For countries like Pakistan, this creates a more complex environment. Meeting formal requirements may no longer be sufficient if broader political narratives begin to shape outcomes. And for the European Union, it raises a question of credibility: whether its trade instruments are seen as predictable and rules-based, or increasingly contingent on wider strategic considerations.
The long-term effectiveness of GSP+ depends on that distinction. It works when expectations are clear and consistently applied. It weakens when those expectations begin to shift.

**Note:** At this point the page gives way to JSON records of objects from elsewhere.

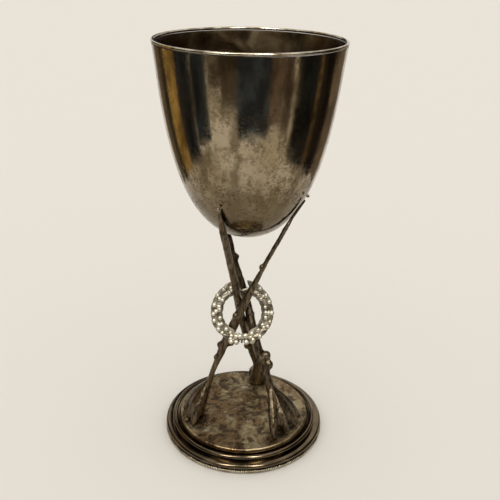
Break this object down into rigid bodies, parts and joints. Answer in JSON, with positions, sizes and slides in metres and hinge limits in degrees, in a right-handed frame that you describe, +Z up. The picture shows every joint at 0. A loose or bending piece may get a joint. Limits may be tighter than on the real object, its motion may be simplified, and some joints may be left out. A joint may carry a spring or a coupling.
{
  "type": "cup trophy",
  "caption": "Goblet cup trophy: a thin tarnished silver bowl on crossed rustic branches tied with a laurel wreath, over a stepped round foot.",
  "frame": {"origin": "middle of the foot's underside, on the surface it stands on", "axes": "+Z up along the cup's axis, -Y to the front, +X to the right seen from the front"},
  "size_m": [0.08, 0.08, 0.19],
  "materials": {
    "bowl_silver": "polished silver plate with brown and black tarnish, over brass",
    "edge_silver": "silver plate, rubbed bright along its edge",
    "foot_silver": "silver plate, toned brown in the steps",
    "rustic_ground": "rough cast ground, dark toned plate",
    "branch_bark": "cast bark relief, dark toned plate",
    "wreath_silver": "cast leaves and berries, plate worn bright on the high points",
    "solder": "dull soft solder",
    "fastener_brass": "old unplated brass"
  },
  "bodies": {
    "root": {"bowl": "bowl_silver", "lip_wire": "edge_silver", "branch_front": "branch_bark", "branch_right": "branch_bark", "branch_back": "branch_bark", "bowl_solder_front": "solder", "bowl_solder_right": "solder", "bowl_solder_back": "solder", "wreath_left": "wreath_silver", "wreath_right": "wreath_silver", "wreath_tie": "wreath_silver", "wreath_solder_front": "solder", "wreath_solder_back": "solder", "ground_plate": "rustic_ground", "foot": "foot_silver", "milled_wire": "edge_silver", "stud_front": "fastener_brass", "washer_front": "fastener_brass", "nut_front": "fastener_brass", "stud_right": "fastener_brass", "washer_right": "fastener_brass", "nut_right": "fastener_brass", "stud_back": "fastener_brass", "washer_back": "fastener_brass", "nut_back": "fastener_brass"}
  },
  "joints": []
}
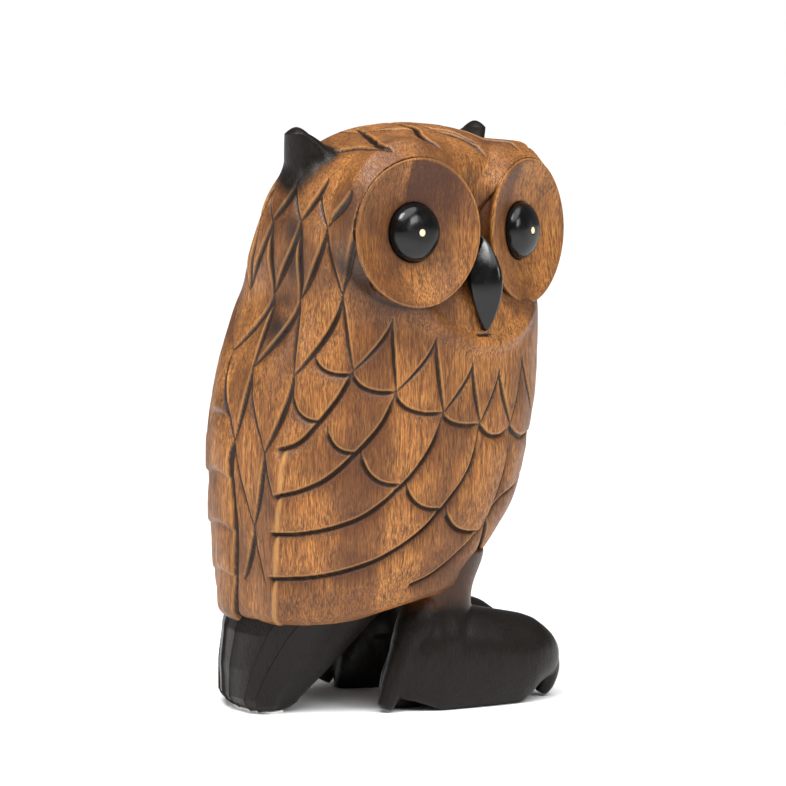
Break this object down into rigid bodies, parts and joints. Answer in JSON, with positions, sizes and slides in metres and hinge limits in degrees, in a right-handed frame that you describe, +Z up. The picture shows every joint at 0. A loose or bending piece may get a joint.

Conclusion: A Test Case for Trade Integrity
Pakistan’s GSP+ status has evolved into more than a trade arrangement. It is becoming a test case for how far economic frameworks can remain anchored in rules in a world where trade and geopolitics are increasingly intertwined.
The outcome will be watched well beyond Pakistan. For many developing economies, GSP+ is not just about market access—it is a signal of whether compliance with international standards translates into reliable economic opportunity. If that link weakens, so too does confidence in similar frameworks elsewhere.
Scrutiny will and should continue. But its value lies in consistency, transparency and proportionality. If those principles give way to shifting political calculations, the consequences will extend far beyond a single review cycle—reshaping how trade-based development mechanisms are understood and used across the Global South.
At a moment when the global trading system is already under pressure, this is not simply Pakistan’s test. It is a test of whether rules-based trade can still function as intended—or whether it is being quietly redefined by power rather than principle.